The God in the Grove
Faunus himself was not simply an oracle. He was the god of the wild land between settlements - the pastures, the forest margins, the places where goats grazed and wolves hunted. The Romans identified him with the Greek Pan, but the identification was loose. Pan was a figure of panic and lust. Faunus was stranger and older, closer to the functional gods of the Italian countryside: a numen of the soil, a voice in running water, a presence felt in the rustle of leaves before a storm.

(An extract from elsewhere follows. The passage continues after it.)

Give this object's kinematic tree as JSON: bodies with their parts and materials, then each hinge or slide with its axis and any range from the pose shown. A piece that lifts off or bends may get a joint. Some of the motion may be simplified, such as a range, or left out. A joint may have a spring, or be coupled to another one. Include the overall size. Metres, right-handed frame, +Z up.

His festival, the Lupercalia, held every February on the fifteenth, sent young men running half-naked through the streets of Rome striking bystanders with strips of goat hide. The rite was ancient enough that even the Romans were not sure what it meant. Some attributed it to Faunus, some to the she-wolf who nursed Romulus and Remus, some to older powers still. But Faunus’s name clung to it, and the goat was his animal, and the wildness of the festival - its violence, its nakedness, its resistance to respectable explanation - belonged to the god who spoke from beneath the ground at Albunea.
Latinus obeyed his father’s voice. The Trojans married into Latium. Their descendants founded Alba Longa, and from Alba Longa came Romulus. The line from Saturn to Picus to Faunus to Latinus to Lavinia to Aeneas ran unbroken, and Rome sat at its end. All of it passed through a sulphurous grove, a pile of sheepskins, and a dead king’s command.